◆ **Dataset section**
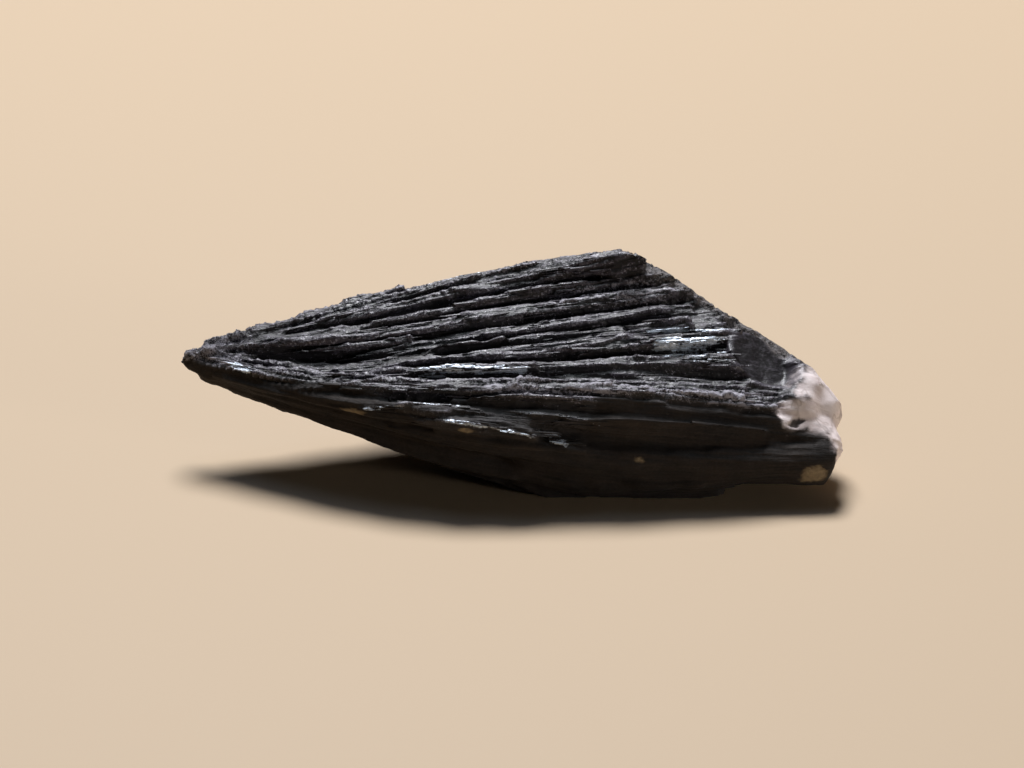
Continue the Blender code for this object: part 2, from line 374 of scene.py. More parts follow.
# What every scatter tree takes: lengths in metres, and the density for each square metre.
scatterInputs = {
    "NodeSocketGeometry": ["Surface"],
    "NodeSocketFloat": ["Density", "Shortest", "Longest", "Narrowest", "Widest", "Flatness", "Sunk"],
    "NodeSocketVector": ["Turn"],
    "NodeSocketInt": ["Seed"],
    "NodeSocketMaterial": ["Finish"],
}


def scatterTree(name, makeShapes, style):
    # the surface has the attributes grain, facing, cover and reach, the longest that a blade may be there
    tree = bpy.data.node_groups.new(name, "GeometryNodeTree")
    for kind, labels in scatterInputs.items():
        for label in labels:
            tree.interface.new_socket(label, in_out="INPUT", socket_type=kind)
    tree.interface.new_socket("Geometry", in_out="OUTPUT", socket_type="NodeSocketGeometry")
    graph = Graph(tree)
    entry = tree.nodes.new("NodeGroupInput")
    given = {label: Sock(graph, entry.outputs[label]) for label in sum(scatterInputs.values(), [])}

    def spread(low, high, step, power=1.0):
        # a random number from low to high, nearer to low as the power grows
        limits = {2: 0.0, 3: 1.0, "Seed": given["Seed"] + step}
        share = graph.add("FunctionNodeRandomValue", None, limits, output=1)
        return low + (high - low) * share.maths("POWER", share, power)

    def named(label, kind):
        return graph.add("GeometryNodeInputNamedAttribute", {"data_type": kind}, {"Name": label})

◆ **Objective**
Copy every line of the listing that contains the word "from".

◆ **Problem solution**
Continue the Blender code for this object: part 2, from line 374 of scene.py. More parts follow.
        # a random number from low to high, nearer to low as the power grows